##### MATERIAL FOR THE TASK
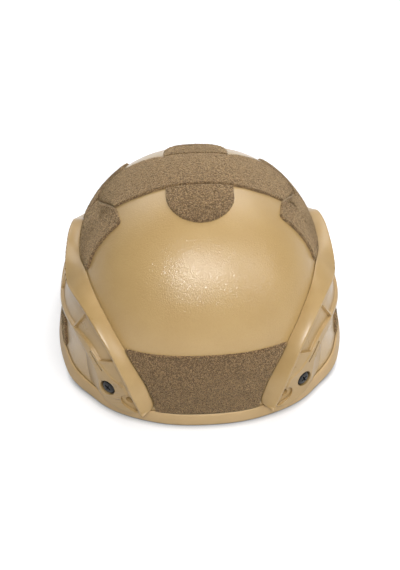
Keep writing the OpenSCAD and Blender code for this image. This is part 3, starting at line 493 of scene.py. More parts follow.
shell = to_object(spun(cup_profile(SHELL_ROWS, INNER), SHELL_COLUMNS), "shell_wall", press_shell)
face_out(shell)
finish_piece(shell, "shell", shell_paint)
print("shell faces:", len(shell.data.polygons))

# %% [markdown]
# ## Edge trim
# A rubber U that grips the rim. Its section is drawn once as (height over the rim, distance from
# the outer face), spun round, and laid along the rim, which rises over the ears.

# %% Make the trim
TRIM_T, TRIM_H, TRIM_FACE, RING_R = 1.9, 9.0, 11.5, 100


def trim_section():
    t, wall, face = TRIM_T, SHELL_T, TRIM_FACE
    outer = [(face, 0.15), (face, t * 0.55), (face - 0.5, t * 0.9), (face - 1.2, t),
             (4.5, t * 1.06), (1.0, t)]
    sole = [(-t * math.sin(a), t * math.cos(a)) for a in np.radians([15, 40, 65, 90])]
    inner = [(h, -wall - off) for h, off in reversed(sole)]
    leg = [(1.0, -wall - t), (TRIM_H - 1.2, -wall - t), (TRIM_H, -wall - t * 0.6),
           (TRIM_H, -wall - 0.1)]
    slot = [(-0.1, -wall - 0.1), (-0.1, 0.15)]
    return outer + sole + inner + leg + slot


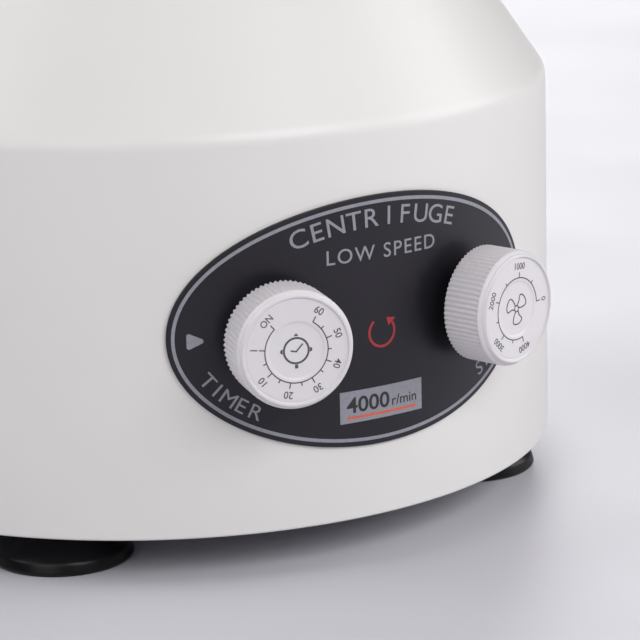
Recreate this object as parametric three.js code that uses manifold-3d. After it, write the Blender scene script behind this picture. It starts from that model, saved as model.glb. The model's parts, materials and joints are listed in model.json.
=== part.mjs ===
// Bench-top laboratory centrifuge with a clockwork timer and a speed control.
// Millimetres, +Z up. The origin is on the bench, on the rotor's axis; the control panel faces -Y.
import * as THREE from 'three';
import { mergeVertices } from 'three/addons/utils/BufferGeometryUtils.js';
import Module from 'manifold-3d';

const wasm = await Module();
wasm.setup();

// ---- Driving dimensions ----
const gap = 0.3; // between pieces that touch
const bodyR = 130; // housing wall at the height of the control panel
const wallDraft = 0.0075; // the wall leans in by this much per millimetre of height
const wallT = 3;
const bottomZ = 14; // lower edge of the housing
const shoulderZ = 134; // where the wall turns into the cone
const shoulderFillet = 10;
const coneLean = 34.4; // degrees from vertical
const rimR = 98; // outer edge of the top rim
const rimInnerR = 88;

const controlZ = 75.3; // height of both knobs
const controlTurn = 15.3; // degrees of each knob either side of the front
const knobR = 17.75;
const knobFace = bodyR + 21.6; // front face of a knob, from the machine's axis
const panelHalfArc = 67.2; // half length of the oval panel, along the wall
const panelHalfHeight = 38.3;
const panelZ = 75.3;
const panelT = 0.8;
const bushR = 4.7; // threaded bushes of the timer and the speed control
const spindleR = 3;

const footRingR = 103.8;
const footLipR = 22.2;
const footTurns = [48.6, 131.4, 228.6, 311.4];

const bowlR = 85;
const bowlFloorZ = 79;
const bowlT = 2;

const tubeTilt = 30; // degrees from vertical
const tubeRingR = 32; // radius of the tube holes at the rotor's dish
const tubeRingZ = 158;
const sleeveR = 10;
const sleeveFlangeR = 11.6;
const sleeveLength = 72;
const sleeveCount = 6;

const hingeY = 106;
const hingeZ = 183;
const lidR = 97.5;

const inletZ = 50;
const bossFaceY = 145.8; // flat pad on the back of the housing

const rad = THREE.MathUtils.degToRad;
const rimZ = shoulderZ + (wallRadius(shoulderZ) - rimR) / Math.tan(rad(coneLean));

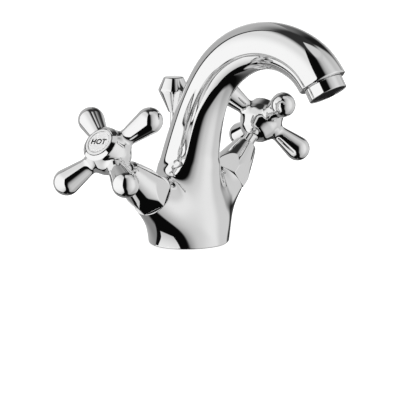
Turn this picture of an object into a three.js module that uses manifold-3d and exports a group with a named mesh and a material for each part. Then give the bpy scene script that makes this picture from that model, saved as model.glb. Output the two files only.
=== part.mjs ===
// Two-handle deck-mounted basin mixer with swan-neck spout and pop-up rod.
// Millimetres, +Z up, origin at the centre of the base on the deck plane, spout towards -Y, hot side at -X.
import * as THREE from 'three';
import { mergeVertices } from 'three/addons/utils/BufferGeometryUtils.js';
import Module from 'manifold-3d';

// ---------- driving dimensions ----------
const BASE_R = 24.3;              // foot of the body on the deck
const BASE_RECESS_R = 18.5;       // underside recess for the hose tails and the fixing stud
const BASE_RECESS_Z = 9.0;
const GASKET_R = [21.5, 23.5];    // base gasket, set in its groove
const GASKET_H = 2.2;
const HOSE_POS = [8.2, -3.0];     // hose sockets, mirrored left and right
const HOSE_R = 4.5;
const STUD_POS = [0, -12.0];      // fixing stud socket
const STUD_R = 3.4;

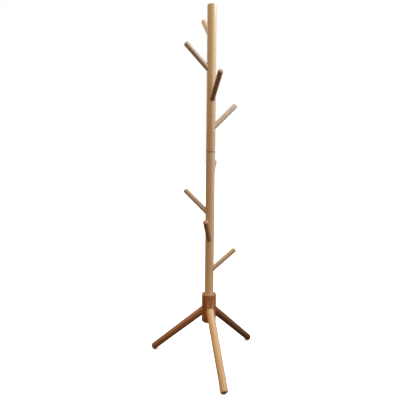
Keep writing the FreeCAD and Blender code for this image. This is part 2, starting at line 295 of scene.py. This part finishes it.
##########
REQUEST: Filter the records down to the lines that contain the string "code", and copy those lines.

RESULT:
Keep writing the OpenSCAD and Blender code for this image. This is part 3, starting at line 493 of scene.py. More parts follow.
Recreate this object as parametric three.js code that uses manifold-3d. After it, write the Blender scene script behind this picture. It starts from that model, saved as model.glb. The model's parts, materials and joints are listed in model.json.
Keep writing the FreeCAD and Blender code for this image. This is part 2, starting at line 295 of scene.py. This part finishes it.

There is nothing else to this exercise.